USA – Shofar blasts, an antisemitic sign and more Jewish angles to Trump’s arraignment

Outside a New York court where former President Donald Trump was charged on April 04, 2023. Photo by Jacob Kornbluh
Outside a New York court where former President Donald Trump was charged on April 04, 2023. Photo by Jacob Kornbluh

Manhattan, NY – Jews, would-be Jews, antisemites and Jewish conspiracy mongers took part in the spectacle inside and outside former President Donald Trump’s arraignment in Manhattan Tuesday. 

Rep. George Santos, who lied about having Jewish heritage on the campaign trail last year, showed up to support Trump on the streets outside the Manhattan Criminal Courts building. So did Rep. Majorie Taylor Greene, who has suggested that Jewish “space lasers” started wildfires. Mobbed by reporters, the two Republicans left minutes after their arrival. 

Trump, who surrendered to New York Authorities in a hush money payment case involving porn star Stormy Daniels, pleaded not guilty to 34 charges.

Outside the court, dueling crowds of Trump supporters and detractors screamed at each other — and, at one point, this visibly Jewish reporter, calling him “a kapo,” the name given to a Jew forced to guard other Jews for the Nazis during the Holocaust.

Here are four other Jewish-related facts about Trump’s Manhattan arraignment.

Blaming the Jews

Among the signs held up outside the court was one that described former Trump employees Michael Cohen and Allen Weisselberg, and former National Enquirer publisher David Pecker, who testified against the former president in several investigations about misconduct, as “Bragg’s Jews.” Manhattan District Attorney Alvin Bragg is leading the prosecution against Trump.

The poster was spotted an hour later ripped up on the sidewalk. 

With no evidence, Trump and his allies have accused Bragg of orchestrating a campaign  backed by Jewish billionaire George Soros to undermine the former president. Soros, a Hungarian-born Democratic megadonor and Holocaust survivor who has long been the subject of antisemitic attacks from the far right, had supported Bragg in his 2021 race for district attorney.

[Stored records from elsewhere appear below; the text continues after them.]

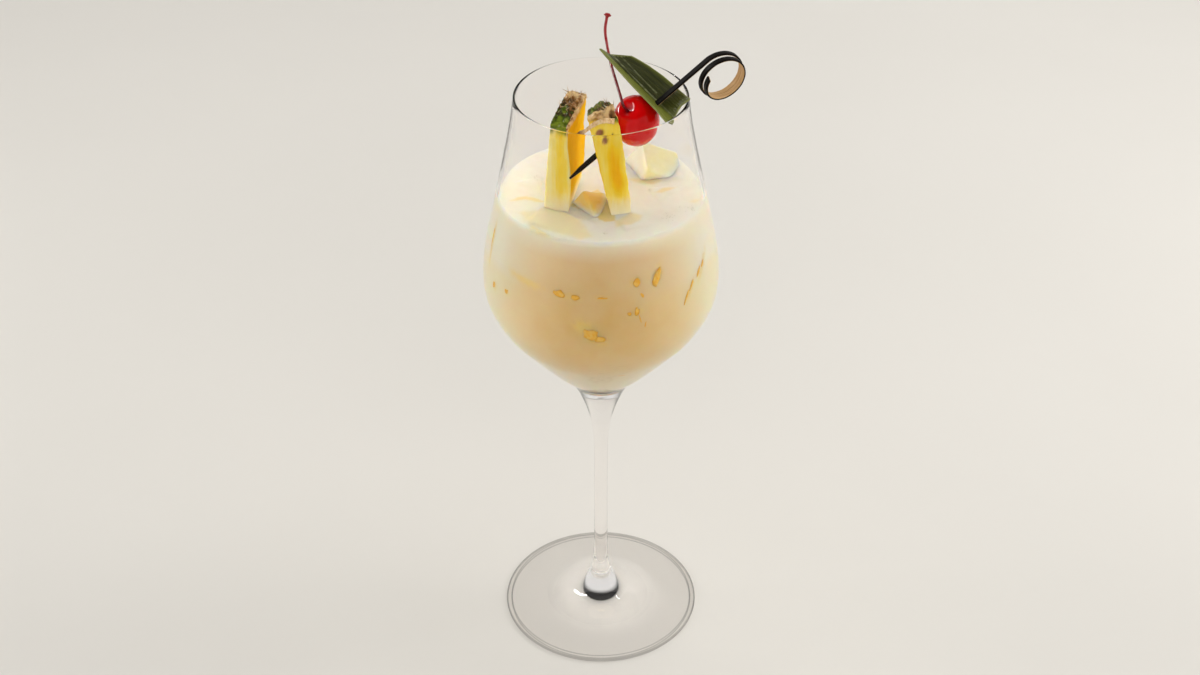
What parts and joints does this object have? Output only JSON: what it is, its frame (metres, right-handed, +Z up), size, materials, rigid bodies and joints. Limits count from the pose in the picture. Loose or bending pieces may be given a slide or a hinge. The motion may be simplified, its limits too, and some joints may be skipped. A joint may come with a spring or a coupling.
{
  "type": "virgin pina colada in a stemmed glass",
  "caption": "Creamy pina colada mocktail in a tulip-shaped stemmed wine glass, with ice, pineapple wedges, a red cherry and a piece of pineapple leaf on a looped bamboo pick.",
  "frame": {"origin": "centre of the foot's underside, on the glass's axis", "axes": "+Z up along the stem towards the rim; -Y is the front, where the pineapple wedges' cut ends look, and +X is the side over which the pick's loop hangs"},
  "size_m": [0.0972, 0.0904, 0.2664],
  "materials": {
    "glass": "clear blown glass, polished",
    "drink": "opaque cream liquid with a foamy top",
    "ice": "wet, half clear, tinted by the drink",
    "pineapple": "moist fibrous fruit with a rough green and brown rind",
    "cherry": "glossy wet skin",
    "leaf": "waxy leaf with long ribs",
    "bamboo": "black skin outside, pale wood inside"
  },
  "bodies": {
    "root": {"glass": "glass", "drink": "drink", "pineapple_left": "pineapple", "pineapple_right": "pineapple", "ice_front_left": "ice", "ice_middle": "ice", "ice_back_left": "ice", "ice_back_right": "ice", "ice_right": "ice", "ice_front_right": "ice", "cherry": "cherry", "leaf": "leaf", "pick": "bamboo"}
  },
  "joints": []
}
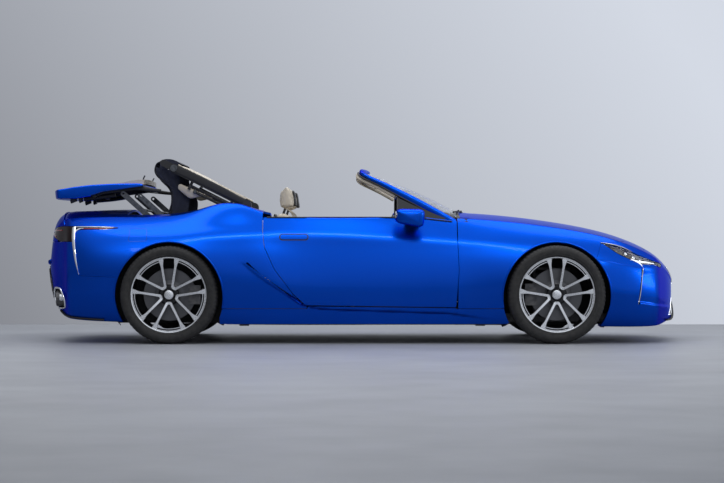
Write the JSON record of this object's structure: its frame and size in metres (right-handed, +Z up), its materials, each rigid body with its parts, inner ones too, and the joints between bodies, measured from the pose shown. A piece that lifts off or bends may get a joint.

This reporter did not see any anti-Soros signs among Trump supporters gathered across the street from the Manhattan court at Collect Pond Park. 

The days of Messiah

The “surreal” day, as Trump described it on his way to court, manifested itself in the juxtaposition of signs. A man held one that read “Jail Trump.” A traffic light above that sign was plastered with a poster of the Lubavitcher Rebbe Menachem Mendel Schneerson. It read  “Messiah is here!”

Nearby, two Messianic Jews, who distributed flyers about Jesus in Hebrew, blew shofars in support of Trump. Blowing a shofar at rallies has become something of a trend for far-right Christian nationalists. 

Trump’s fan club

Most of Trump’s supporters milled about in Collect Pond Park’s carnival-like atmosphere, wearing Trump gear, waving flags and homemade signs, mugging for cameras and engaging with journalists. 

Talia Jane, an independent reporter, posted a video of a teenager wearing multiple neo-Nazi patches. 

Some anti-Trump protestors screamed at this visibly Jewish reporter, calling him a “kapo”, until he explained he was at the rally as a reporter, covering both pro and anti-Trump protests.

Former President Donald Trump on April 4, 2023. Photo by Seth Wenig-Pool/Getty Images

The defense team

The first photos released of Trump as a defendant following his arraignment showed him seated at the center of the defense table between his attorneys Susan Necheles and Joseph Tacopina. 

Necheles, a longtime New York criminal defense lawyer, is the daughter of Jack Hoffinger, who was Jewish. He served as an assistant district attorney for former Manhattan DA Frank Hogan. 

Also at that table: Boris Epshteyn, a Russian-Jewish immigrant who serves as Trump’s senior advisor and an in-house counsel, was also pictured at the table seen at the defense table.